Since taking office in February 2013, Park has refused to meet Japanese Prime Minister Shinzo Abe one-on-one, insisting that he first resolve the grievances of South Korean women who were forced into sexual slavery for Japanese soldiers during World War II.

In the meantime, Abe has held summit meetings with Chinese President Xi Jinping and U.S. President Barack Obama and strengthened relations with both countries.

With China, Japan has territorial and history disputes similar to those with South Korea.

The strengthening U.S.-Japan military alliance has been a particular cause for concern in South Korea, where distrust of the Japanese still runs deep after Tokyo's brutal 1910-45 colonial rule of the Korean Peninsula.

Despite Seoul's efforts to get Washington to pressure Abe into apologizing for Japan's wartime atrocities, a consistent message coming out of Washington has been that Seoul and Tokyo should move beyond the past and look toward the future.

The U.S., for its part, wants its two key Asian allies to get along in part to keep a rising China in check.

Against this backdrop, domestic factors also played out.

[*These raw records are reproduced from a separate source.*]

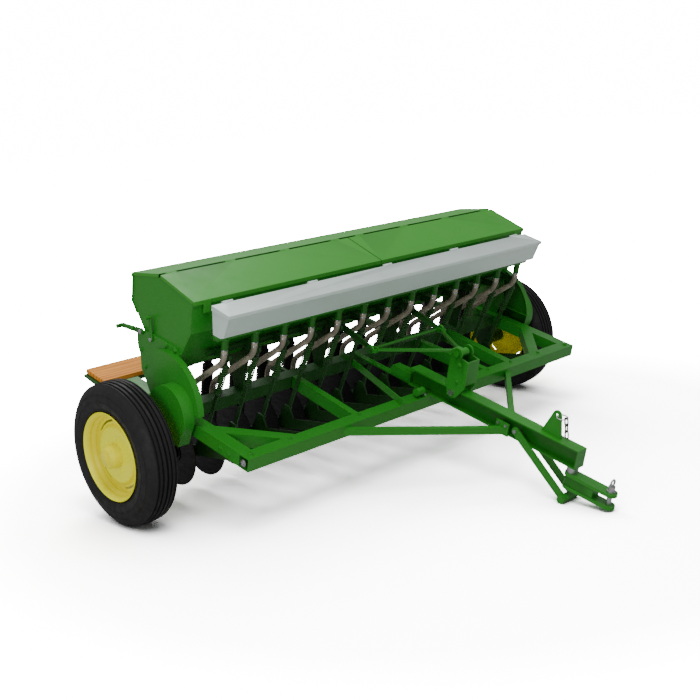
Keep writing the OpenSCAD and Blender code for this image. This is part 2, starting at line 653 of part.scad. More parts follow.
lug_at = [-1365, 405];
lug_hole_r = 9;
lug_r = 23;
ring_r = 22;
ring_flat = 6;                // half length of the straight wire that bears in the lug
ring_wire = 3;
ring_y = lug_at[0] - lug_hole_r + ring_wire - 0.002;
module tongue_lug() difference() {
    flat(-5, 5) {
        polygon([[-1410, tongue_top], [-1298, tongue_top],
            [lug_at[0] + lug_r - 1, lug_at[1] + 4], [lug_at[0] - lug_r + 1, lug_at[1] + 4]]);
        translate(lug_at) circle(r = lug_r);
    }
    xcyl(lug_hole_r, -6, 6, lug_at[0], lug_at[1]);
}
// Brace from the front bar up to a gusset on the side of the tongue
gusset_t = 9;
brace_y = -1106;
brace_foot = [607, -front_reach, bar_bot + 29];
brace_head = [tongue_w / 2 + gusset_t, brace_y, tongue_bot + 18];
module tongue_brace() {
    over = (brace_foot - brace_head) * 0.06;
    difference() {
        strut(brace_foot + over, brace_head - over, 26, 34);
        box(0, rail_out, -front_reach, 0, 0, bar_top + 100);
        box(-tongue_w, tongue_w / 2 + gusset_t, 2 * brace_y, 0, 0, bar_top + 100);
    }
    box(tongue_w / 2, tongue_w / 2 + gusset_t, brace_y - 38, brace_y + 38, tongue_bot - 3, tongue_bot + 62);
}
module tongue_braces() place() color("seagreen") both() tongue_brace();
module brace_bolts() both() for (y = [brace_y - 22, brace_y + 22])
    translate([tongue_w / 2 + gusset_t, y, tongue_bot + 50]) rotate([0, 90, 0]) hexagon(8, 7);
leg_top = [-1184, tongue_bot + 44];
module hitch_legs() place() color("seagreen") both() difference() {
    flat(tongue_w / 2, tongue_w / 2 + 9) wrap2(leg_top, 20, [foot_y, foot_z], foot_r - 1);
    xcyl(foot_r - 6, 0, tongue_w, foot_y, foot_z);
}
module leg_bolts() both()
    translate([tongue_w / 2 + 9, leg_top[0], leg_top[1]]) rotate([0, 90, 0]) hexagon(11, 7);
module frame_bolts() place() color("silver") {
    tongue_bolts();
    brace_bolts();
    leg_bolts();
    lug_ring();
}
module lug_ring() {
    for (y = [ring_y, ring_y - 2 * ring_r]) xcyl(ring_wire, -ring_flat, ring_flat, y, lug_at[1]);
    for (s = [0, 180]) translate([0, ring_y - ring_r, lug_at[1]]) rotate([0, 0, s])
        translate([ring_flat, 0, 0]) rotate([0, 0, -90]) rotate_extrude(angle = 180)
            translate([ring_r, 0]) circle(r = ring_wire);
}
module hitch_foot() place() color("darkseagreen") {
    xcyl(foot_r - 6, -tongue_w / 2 - 9, tongue_w / 2 + 9, foot_y, foot_z);
    both() xcyl(foot_r, tongue_w / 2 + 9, tongue_w / 2 + 26, foot_y, foot_z);
    xcyl(foot_r, -tongue_w / 2, tongue_w / 2, foot_y, foot_z);
}
swivel_r = 12;
module swivel_pin() place() color("silver") {
    zcyl(swivel_r, jaw_bot - 12, jaw_top + face_gap, 0, swivel_y);
    zcyl(27, jaw_top + face_gap, tongue_bot, 0, swivel_y);
    translate([0, swivel_y, jaw_bot - 12]) hexagon(19, 11.5);
}
pin_y = jaw_front + 32;
module clevis() place() color("seagreen") difference() {
    union() {
        for (z = [jaw_bot, jaw_top - jaw_t]) {
            zcyl(jaw_half, z, z + jaw_t, 0, swivel_y);
            box(-jaw_half, jaw_half, pin_y, swivel_y, z, z + jaw_t);
            zcyl(jaw_half, z, z + jaw_t, 0, pin_y);
        }
        zcyl(jaw_half - 4, jaw_bot + jaw_t, jaw_top - jaw_t, 0, swivel_y);
        box(-jaw_half + 4, jaw_half - 4, jaw_front + jaw_depth, swivel_y, jaw_bot + jaw_t, jaw_top - jaw_t);
    }
    zcyl(swivel_r + run_gap, jaw_bot - eps, jaw_top + eps, 0, swivel_y);
    zcyl(hitch_pin_r + run_gap, jaw_bot - eps, jaw_top + eps, 0, pin_y);
}
module hitch_pin() place() color("silver") {
    zcyl(hitch_pin_r, jaw_bot - 6, jaw_top + 32, 0, pin_y);
    zcyl(hitch_pin_r + 9, jaw_top + face_gap, jaw_top + 8, 0, pin_y);
    zcyl(hitch_pin_r + 4, jaw_top + 8, jaw_top + 30, 0, pin_y);
    translate([0, pin_y, jaw_top + 46]) rotate([90, 0, 0]) rotate_extrude() translate([15, 0]) circle(r = 5);
}
module roller_knob() place() color("green") {
    zcyl(8, bar_top, bar_top + 16, -90, -612);
    xcyl(20, -116, -64, -612, bar_top + 30);
}
// Links hang plumb from the ring in the tongue lug
link_r = 3.5;
link_pitch = 30.2;
chain_y = ring_y - 2 * ring_r;
module link() {
    for (s = [0, 180]) rotate([0, s, 0]) translate([0, 0, 11])
        rotate([90, 0, 0]) rotate_extrude(angle = 180) translate([8, 0]) circle(r = link_r);
    for (x = [-8, 8]) translate([x, 0, -11]) cylinder(r = link_r, h = 22);
}
module safety_chain() color("silver") translate([0, y_shift, wheel_r])
    translate([0, chain_y * cos(nose_down) - lug_at[1] * sin(nose_down),
        chain_y * sin(nose_down) + lug_at[1] * cos(nose_down)])
    for (i = [0 : 2]) translate([0, 0, -12.1 - i * link_pitch]) rotate([0, 0, (i + 1) % 2 * 90]) link();

// ---- Levers, footboard ----
module feed_lever() place() color("green") mirror([1, 0, 0]) {
    difference() {
        flat(guard_x + 1, guard_x + 9) wrap2([202, 492], 14, [355, 468], 9);
        xcyl(7 + run_gap, guard_x, guard_x + 10, 202, 492);
    }
    xcyl(11, guard_x + 9, guard_x + 40, 355, 468);
    difference() {
        xcyl(16, guard_x + 1, guard_x + 12, 202, 492);
        xcyl(7 + run_gap, guard_x, guard_x + 13, 202, 492);
    }
}
module lever_pivots() place() color("silver") mirror([1, 0, 0]) {
    crank_pivot();
    xcyl(7, guard_x, guard_x + 13, 202, 492);
    xcyl(12, guard_x + 12.5, guard_x + 17, 202, 492);
}
module hook_crank() place() color("green") mirror([1, 0, 0]) {
    difference() {
        flat(guard_x + 1, guard_x + 7) wrap2([125, 478], 12, [140, 585], 7);
        xcyl(6 + run_gap, guard_x, guard_x + 8, 125, 478);
    }
    xcyl(7, guard_x + 7, guard_x + 30, 140, 585);
}
module crank_pivot() {
    xcyl(6, guard_x, guard_x + 8, 125, 478);
    xcyl(10, guard_x + 7.5, guard_x + 12, 125, 478);
}
module footboard() place() color("peru") box(-box_half, box_half, board_y0, board_y1, board_z - board_t, board_z);
module board_angle() place() color("darkgreen") board_irons();
module board_irons() {
    for (y = [board_y0 + 10, board_y1 - 40])
        box(-box_half, box_half, y, y + 30, board_z - board_t - 4, board_z - board_t);
    box(-box_half, box_half, board_y0 + 10, board_y0 + 14, board_z - board_t - 30, board_z - board_t - 4);
}
module board_rail_arm() slab(rail_in + 8, rail_out - 8, [
    [240, bar_bot], [300, bar_bot], [board_y0 + 40, board_z - board_t - 4], [board_y1 - 2, board_z - board_t - 4],
    [board_y1 - 2, board_z - board_t - 16], [board_y0 + 34, board_z - board_t - 22], [250, bar_bot - 34]]);
module board_mid_arm() slab(2.5 * row_pitch - 10, 2.5 * row_pitch + 10, [
    [cross_y1, 190], [board_y0 - 30, 190], [board_y0 - 4, 166], [board_y0 - 4, board_z - board_t - 26],
    [board_y0 - 36, board_z - board_t - 26], [board_y0 - 36, 148], [cross_y1, 148]]);
module board_arms() place() color("darkgreen") both() {
    difference() {
        board_rail_arm();
        board_irons();
        box(-box_half, box_half, board_y0, board_y1, board_z - board_t, board_z);
    }
    board_mid_arm();
    box(2.5 * row_pitch - 10, 2.5 * row_pitch + 10, board_y0 - 4, board_y0 + 10,
        board_z - board_t - 26, board_z - board_t - 6);
}

// ---- Wheels ----
module tyre() translate([wheel_mid, 0, 0]) rotate([0, 90, 0]) rotate_extrude($fn = 96) difference() {
    hw = wheel_w / 2;
    union() {
        polygon([
            [rim_r - 6, -hw + 26], [rim_r + 10, -hw + 8], [rim_r + 34, -hw], [wheel_r - 70, -hw], [wheel_r - 30, -hw + 8],
            [wheel_r - 8, -hw + 30], [wheel_r, -hw + 52], [wheel_r, hw - 52], [wheel_r - 8, hw - 30],
            [wheel_r - 30, hw - 8], [wheel_r - 70, hw], [rim_r + 34, hw], [rim_r + 10, hw - 8], [rim_r - 6, hw - 26]]);
    }
    polygon([[rim_r - 7, -hw + 40], [rim_r + 16, -hw + 26], [wheel_r - 40, -hw + 22], [wheel_r - 24, -hw + 50],
        [wheel_r - 24, hw - 50], [wheel_r - 40, hw - 22], [rim_r + 16, hw - 26], [rim_r - 7, hw - 40]]);
    for (x = [-36, -12, 12, 36]) translate([wheel_r - 9, x - 3]) square([10, 6]);
}
module tyre_left() place() color("dimgray") mirror([1, 0, 0]) tyre();
module tyre_right() place() color("dimgray") tyre();
dish_x = 22;                  // plane of the wheel disc outboard of the wheel middle
module rim() translate([wheel_mid, 0, 0]) rotate([0, 90, 0]) difference() {
    hw = wheel_w / 2;
    rotate_extrude($fn = 96) polygon([
        [rim_r - 6, -hw + 26], [rim_r - 6, -hw + 40], [rim_r - 18, -hw + 52], [rim_r - 18, hw - 52],
        [rim_r - 6, hw - 40], [rim_r - 6, hw - 26], [rim_r + 8, hw - 6.5], [rim_r + 5, hw - 3], [rim_r - 12, hw - 26],
        [rim_r - 12, hw - 38], [rim_r - 24, hw - 50], [rim_r - 24, dish_x + 8], [rim_r - 60, dish_x + 8],
        [rim_r - 74, dish_x + 22], [58, dish_x + 22], [58, dish_x + 14], [rim_r - 78, dish_x + 14],
        [rim_r - 62, dish_x], [rim_r - 24, dish_x], [rim_r - 24, -hw + 50], [rim_r - 12, -hw + 38],
        [rim_r - 12, -hw + 26], [rim_r + 5, -hw + 3], [rim_r + 8, -hw + 6.5]]);
    for (k = [0 : 3]) rotate([0, 0, k * 90 + 20]) translate([0, 0, dish_x - eps])
        rotate_extrude(angle = 48) translate([rim_r - 50, 0]) square([11, 12]);
}
module rim_left() place() color("yellow") mirror([1, 0, 0]) rim();
module rim_right() place() color("yellow") rim();
module hub() translate([wheel_mid, 0, 0]) rotate([0, 90, 0]) {
    difference() {
        rotate_extrude() polygon([
            [spindle_r, -60.5], [50, -60.5], [50, dish_x - 6], [92, dish_x - 6], [92, dish_x + 14], [58, dish_x + 14],
            [58, dish_x + 22], [58, 61.5], [spindle_r, 61.5]]);
        translate([0, 0, -61]) cylinder(r = spindle_r + run_gap, h = 124);
    }
    rotate_extrude() polygon([[50, 61.5], [58, 61.5], [56, 84], [44, 100], [16, 108], [0, 109], [0, 104],
        [14, 103], [40, 95], [50, 82]]);
}
module hub_left() place() mirror([1, 0, 0]) { color("yellow") hub(); color("gold") bolts(); }
module hub_right() place() { color("yellow") hub(); color("gold") bolts(); }
module bolts() for (k = [0 : wheel_bolts - 1]) rotate([k * 360 / wheel_bolts, 0, 0])
    translate([wheel_mid + dish_x + 22, 0, 76]) rotate([0, 90, 0]) hexagon(8, 8);

front_bar();
rail_left();
rail_right();
rear_cross();
corner_braces();
long_braces();
angle_brace();
axle_left();
axle_right();
end_plates();
hopper_shell();
end_panels();
rear_deck();
hinge_pins();
lid_left();
lid_right();
hopper_supports();
feed_cups();
feed_shaft();
grain_tubes();
grass_shell();
grass_hinges();
grass_lid();
grass_brackets();
nozzles();
seed_tubes();
big_shields();
small_shields();
drag_brackets();
drag_rod();
opener_arms();
opener_boots();
disc_blades();
press_rods();
rockshaft();
lift_yoke();
mast();
mast_bolt();
tongue();
tongue_braces();
hitch_legs();
frame_bolts();
hitch_foot();
swivel_pin();
clevis();
hitch_pin();
roller_knob();
safety_chain();
feed_lever();
lever_pivots();
hook_crank();
footboard();
board_angle();
board_arms();
tyre_left();
tyre_right();
rim_left();
rim_right();
hub_left();
hub_right();
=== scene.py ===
import bpy, bmesh, math, random
from mathutils import Matrix, Vector


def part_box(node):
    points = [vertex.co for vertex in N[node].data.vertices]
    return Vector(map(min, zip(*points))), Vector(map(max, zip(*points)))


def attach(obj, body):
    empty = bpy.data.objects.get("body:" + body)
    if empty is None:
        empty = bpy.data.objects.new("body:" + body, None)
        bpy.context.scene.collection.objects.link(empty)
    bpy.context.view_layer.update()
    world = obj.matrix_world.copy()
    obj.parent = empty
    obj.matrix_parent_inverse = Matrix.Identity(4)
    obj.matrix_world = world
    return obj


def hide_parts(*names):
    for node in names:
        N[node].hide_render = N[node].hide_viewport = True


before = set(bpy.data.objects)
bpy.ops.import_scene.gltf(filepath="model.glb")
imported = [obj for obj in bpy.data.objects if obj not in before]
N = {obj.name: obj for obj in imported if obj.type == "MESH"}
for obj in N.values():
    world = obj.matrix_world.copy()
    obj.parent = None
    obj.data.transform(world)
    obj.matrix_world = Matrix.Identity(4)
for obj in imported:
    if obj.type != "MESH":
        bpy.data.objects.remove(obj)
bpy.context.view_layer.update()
random.seed(7)

# The machine is drawn level with the wheel axis at the origin, then pitched onto its hitch foot
WHEEL_R = 0.345
FOOT_Y, FOOT_Z, FOOT_R = -1.505, 0.044, 0.020
TILT = math.asin((WHEEL_R - FOOT_R) / math.hypot(FOOT_Y, FOOT_Z)) + math.atan2(FOOT_Z, -FOOT_Y)
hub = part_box("hub_left")
AXLE = Vector((0, (hub[0][1] + hub[1][1]) / 2, WHEEL_R))
PLACE = Matrix.Translation(AXLE) @ Matrix.Rotation(TILT, 4, "X")
HALF = 1.1858  # middle of the machine to the outer face of an end panel
RAIL_FACE = 1.2088  # middle of the machine to the outer face of a side rail
ROW_COUNT, ROW_PITCH = 13, 0.1778
ROWS = [-1.0668 + i * ROW_PITCH for i in range(ROW_COUNT)]


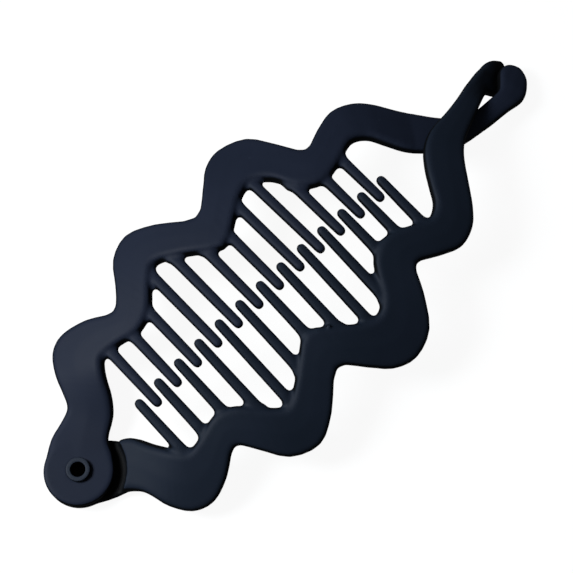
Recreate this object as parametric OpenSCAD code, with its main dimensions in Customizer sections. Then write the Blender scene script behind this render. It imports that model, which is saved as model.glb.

"Domestically, this is the third year of her (single) five-year term and next year will be the general elections and the beginning of her lame duck period," said Lee Won-duck, an adviser at the Samsung Economic Research Institute. "With the upcoming South Korea-U.S. summit, if they fail to catch the momentum this year, will there be a better opportunity next year or the year after? I think the government is making such calculations."

Park and Obama were scheduled to meet in Washington last week but the visit was postponed over the outbreak of Middle East Respiratory Syndrome in South Korea. The summit is likely to be rescheduled for this fall, between September and October, according to diplomatic sources.

Lee said the sex slavery issue will have to be resolved in one way or another.

South Korea demands that Japan acknowledge state responsibility for the war crime before all the victims die, while Japan insists it was settled under the normalization treaty of 1965. Only 50 South Korean victims of the Japanese wartime sex slavery are still alive.

"It will be difficult to just leave the issue hanging and pass by it when the level of public interest is so high," he said. "If we lower our expectations from 100 to 70, Japan will be able to jump over the hurdle."